BERLIN (AP) — Berlin police have opened a preliminary investigation against Palestinian President Mahmoud Abbas over his comments this week that Israel had committed “50 Holocausts” against Palestinians.

The remarks, during a news conference in Berlin alongside German Chancellor Olaf Scholz, sparked outrage in Germany, Israel and beyond.

Police confirmed a report Friday by German daily Bild that Abbas was being investigated for possible incitement to hatred after receiving a formal criminal complaint.

Downplaying the Holocaust is a criminal offense in Germany, but the opening of an preliminary inquiry doesn’t automatically entail a full investigation.
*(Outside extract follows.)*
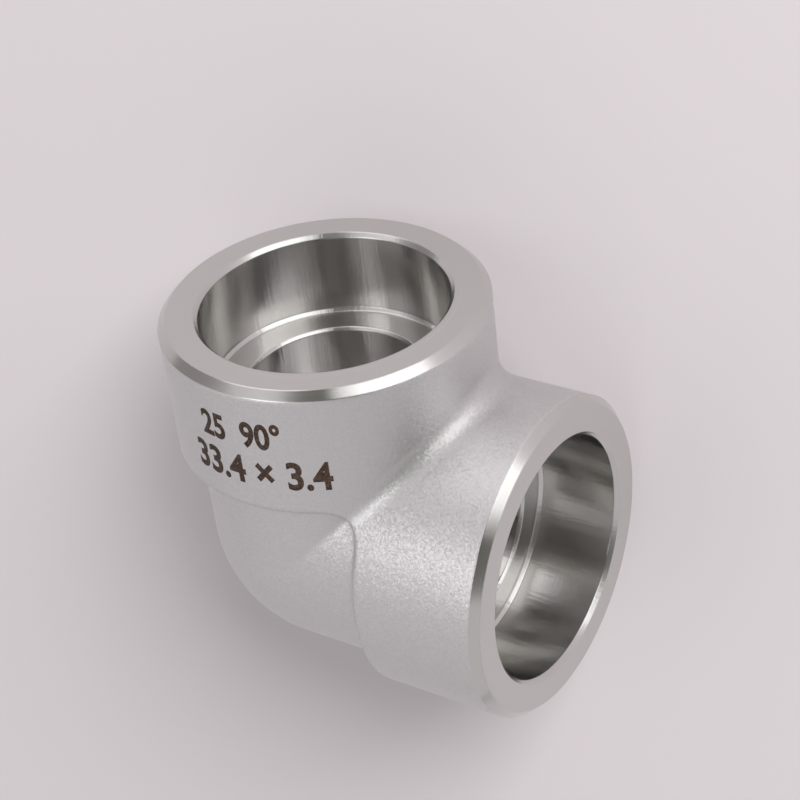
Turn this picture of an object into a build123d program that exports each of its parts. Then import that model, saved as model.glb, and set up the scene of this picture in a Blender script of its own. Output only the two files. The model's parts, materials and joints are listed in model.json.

German Chancellor Olaf Scholz sharply criticized Palestinian President Mahmoud Abbas’ accusation, made at a joint appearance, that Israel had committed a repeated Holocaust against the Palestinians. “For us Germans in particular, any relativization of the Holocaust is intolerable and unacceptable. I condemn any attempt to deny the crimes of the Holocaust,” Scholz wrote on Twitter today. (Wolfgang Kumm/picture alliance via Getty Images)

Germany’s Foreign Ministry said that Abbas — as a representative of the Palestinian Authority — would enjoy immunity from prosecution because he was visiting the country in an official capacity.

Germany doesn’t recognize the Palestinian Territories as a sovereign state, a position Scholz reaffirmed Tuesday.